Nine months later, I left Luke with my mother and father, packed my bags, and flew to Port-au-Prince, Haiti’s capital, for what I thought would be a one-time visit. On the plane, I opened my first book about Haiti’s history and the unjust economic, political, and historical reasons why it is the most materially poor country in the Western Hemisphere. I was stunned and scared by what I read in Paul Farmer’s book, The Uses of Haiti, and started to worry about whether an American would be welcomed and safe in a country that had been so hurt by U.S. foreign policy over two centuries. But the plane was landing and there was no turning back. “Their lives are going to transform you,” I kept reminding myself as I stepped out into what felt like an entirely different world.
Bryan was right. My heart broke open with what I experienced in those two weeks. I never could have prepared for the poverty I saw, the faith, hope, and love found in the people I met, and the inner struggle that erupted within me as I wrestled with my own comparative privilege (I still do, and probably always will, wrestle with this) and how to respond. The shade was pulled up and I was face to face with the children on the other side of the window. I couldn’t pull it back down. One night, in a whirlwind of overwhelming emotions, I met a Haitian priest, Fr. Gerard Jean-Juste, who shared a vision he had for a food program for the hungry children in his community. Something inside me lit up when he shared his longing to feed them and I wondered if there was any way I could help make his vision a reality. I lived so far away, didn’t speak French or Creole, didn’t have a lot of money or a clue what I could do from my home, but I felt a stirring, a curiosity, a calling to be open and believe in possibilities. What if this was the answer to my prayer?

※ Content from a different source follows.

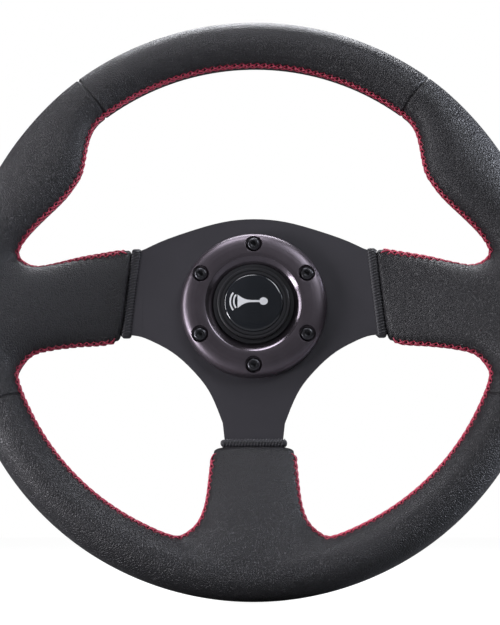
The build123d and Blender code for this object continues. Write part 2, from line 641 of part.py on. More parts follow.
def lock_ball(index):
    turn = math.radians(index * 360 / BALL_COUNT)
    place = Pos(BALL_LOCKED_R * math.sin(turn), -BALL_PLANE, BALL_LOCKED_R * math.cos(turn))
    return place * Sphere(BALL_R)


# Horn contact through the release ----------------------------------------------------------------

def contact_carrier():
    """Plastic ring behind the horn housing that holds the spring contact pin."""
    body = ring(CONTACT_R - CARRIER_WALL, RECESS_R, CARRIER_REAR, CARRIER_FRONT)
    body -= rod(PIN_R + PIN_CLEARANCE, CONTACT_R, 0, CARRIER_REAR - 1, CARRIER_FRONT)
    return body - rod(PIN_HEAD_R + PIN_CLEARANCE, CONTACT_R, 0, PIN_SEAT, CARRIER_FRONT)


def contact_pin():
    shank = rod(PIN_R, CONTACT_R, 0, TRACK_FRONT, PIN_SEAT)
    return shank + rod(PIN_HEAD_R, CONTACT_R, 0, PIN_SEAT, PIN_SEAT + PIN_HEAD)


def contact_ring(width, rear, front):
    """Flat ring on the nose's front face."""
    return ring(CONTACT_R - width / 2, CONTACT_R + width / 2, rear, front)


# Write every piece -------------------------------------------------------------------------------

plate = spoke_plate()
hoop = hoop_envelope()
inner_form = grip_solid(LEATHER)
leather = grip_solid(0) - inner_form
right_hem = side_hem(plate)

pieces = {
    "rim_hoop": rim_hoop(),
    "spoke_plate": plate,
    "rim_foam": inner_form - hoop - plate,
    "leather_top": leather & sector(-SEAM_UPPER, SEAM_UPPER),
    "leather_right": leather & sector(SEAM_UPPER, SEAM_LOWER),
    "leather_left": leather & sector(-SEAM_LOWER, -SEAM_UPPER),
    "leather_bottom": leather & sector(SEAM_LOWER, 360 - SEAM_LOWER),
    "hem_right": right_hem,
    "hem_left": mirror(right_hem, Plane.YZ),
    "hem_bottom": bottom_hem(plate),
    "horn_ring": horn_ring(),
    "wheel_bolts": wheel_bolts(),
    "horn_housing": horn_housing(),
    "horn_cap": horn_cap(),
    "horn_lens": horn_lens(),
    "horn_spring": coil(HORN_SPRING_R, HORN_SPRING_WIRE_R, HORN_FLOOR_PLANE, CAP_UNDER, 3),
    "horn_moving_contact": moving_contact(),
    "horn_feed_contact": fixed_contact(1),
    "horn_earth_contact": fixed_contact(-1),
    "feed_strip": contact_strip(1, CONTACT_R + STRIP_OVERHANG),
    "earth_strip": contact_strip(-1, HORN_R - 0.2),
    "contact_carrier": contact_carrier(),
    "contact_pin": contact_pin(),
    "contact_pin_spring": Pos(CONTACT_R, 0, 0) * coil(1.2, 0.2, PIN_SEAT + PIN_HEAD, CARRIER_FRONT, 4),
    "contact_insulator": contact_ring(INSULATOR_WIDTH, NOSE_END, NOSE_END + INSULATOR_THICK),
    "contact_track": contact_ring(TRACK_WIDTH, NOSE_END + INSULATOR_THICK, TRACK_FRONT),
    "release_base": release_base(),
    "release_socket": release_socket(),
    "release_collar": release_collar(),
    "collar_spring": coil(SKIRT_R + SPRING_OFF_SKIRT, SPRING_WIRE_R, COLLAR_FRONT, NOSE_END, SPRING_TURNS),
    "snap_ring": snap_ring(),
}
for number in range(BALL_COUNT):
    pieces[f"lock_ball_{number + 1}"] = lock_ball(number)

os.makedirs("parts", exist_ok=True)
for name, shape in pieces.items():
    export_step(shape, f"parts/{name}.step")
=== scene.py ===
import math

import bpy
import numpy as np
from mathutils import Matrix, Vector
from mathutils.bvhtree import BVHTree
from mathutils.kdtree import KDTree


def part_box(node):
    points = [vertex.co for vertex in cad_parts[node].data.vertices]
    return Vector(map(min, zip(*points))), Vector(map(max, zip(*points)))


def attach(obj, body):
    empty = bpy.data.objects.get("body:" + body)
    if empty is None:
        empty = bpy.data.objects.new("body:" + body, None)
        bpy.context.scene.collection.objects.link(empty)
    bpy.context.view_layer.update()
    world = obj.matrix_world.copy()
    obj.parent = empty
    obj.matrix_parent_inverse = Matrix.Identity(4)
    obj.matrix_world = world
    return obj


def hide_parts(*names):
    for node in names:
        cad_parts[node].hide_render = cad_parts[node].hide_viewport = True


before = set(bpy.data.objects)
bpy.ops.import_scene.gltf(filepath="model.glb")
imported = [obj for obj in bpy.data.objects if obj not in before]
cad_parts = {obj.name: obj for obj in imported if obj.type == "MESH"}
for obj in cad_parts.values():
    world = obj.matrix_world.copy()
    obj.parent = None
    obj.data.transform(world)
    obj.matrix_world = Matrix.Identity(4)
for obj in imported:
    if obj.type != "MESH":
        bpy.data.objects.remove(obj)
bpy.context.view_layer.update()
mm = 0.001


# ---- Rim hoop ----
# A ring of cold-drawn steel tube, rolled and welded end to end. It stiffens the rim and is buried in
# the foam, so it keeps the grey scale and oil of the mill.

def finish_named(name, colour, roughness, **sockets):
    """A new material, its node tree and its shader."""
    made = bpy.data.materials.new(name)
    made.use_nodes = True
    tree = made.node_tree
    shader = tree.nodes["Principled BSDF"]
    shader.inputs["Base Color"].default_value = (*colour, 1)
    shader.inputs["Roughness"].default_value = roughness
    for socket, value in sockets.items():
        shader.inputs[socket.replace("_", " ")].default_value = value
    return made, tree, shader


def put(tree, kind, inputs=(), **settings):
    """Adds a node; each input is a constant or another node's output."""
    node = tree.nodes.new(kind)
    for name, value in settings.items():
        setattr(node, name, value)
    for name, value in dict(inputs).items():
        if isinstance(value, bpy.types.NodeSocket):
            tree.links.new(value, node.inputs[name])
        else:
            node.inputs[name].default_value = value
    return node


def speckle(tree, scale, detail=3.0, roughness=0.6):
    """Noise in the piece's own coordinates, in cells per metre."""
    place = put(tree, "ShaderNodeTexCoord").outputs["Object"]
    inputs = {"Vector": place, "Scale": scale, "Detail": detail, "Roughness": roughness}
    return put(tree, "ShaderNodeTexNoise", inputs).outputs["Fac"]


def between(tree, factor, low, high):
    """Spreads a 0 to 1 factor from low to high."""
    inputs = {"Value": factor, "To Min": low, "To Max": high}
    return put(tree, "ShaderNodeMapRange", inputs).outputs["Result"]


def tint(tree, factor, first, second):
    """Mixes two colours."""
    node = put(tree, "ShaderNodeMix", {"Factor": factor}, data_type="RGBA")
    node.inputs["A"].default_value = (*first, 1)
    node.inputs["B"].default_value = (*second, 1)
    return node.outputs["Result"]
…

That first trip to Haiti was just the beginning of my journey to heal my heart, deepen my faith, and find my life’s passion after Rich’s death. Now, I look forward to sharing with you what I’ve learned along the way as I stepped into the unknown to do something far beyond what I thought I could do: create a partnership with a Haitian community so that hungry children could be fed and educated. I’ll share my fears, joys and struggles as the founder and Executive Director of the What If? Foundation, which is devoted to providing hope and opportunity to impoverished children in Haiti and currently funds over 7,000 meals each week and 200 school scholarships.
And I’ll pass on the wisdom I’ve learned from this experience and my Haitian friends, about the daunting challenge of sustaining hope, courage, faith, energy, and vision in the midst of overwhelming obstacles.

My favorite Creole saying is “Piti piti na rive.” It means “little by little we will arrive.” I have this phrase written on my computer monitor so that I am reminded daily of the value of taking small steps towards change (both internally and externally) and how as we each do what is possible for us, we can achieve what may seem impossible. There is tremendous power that can come from the smallest step, if only we’ll take it.
I hope you’ll join me in the journey!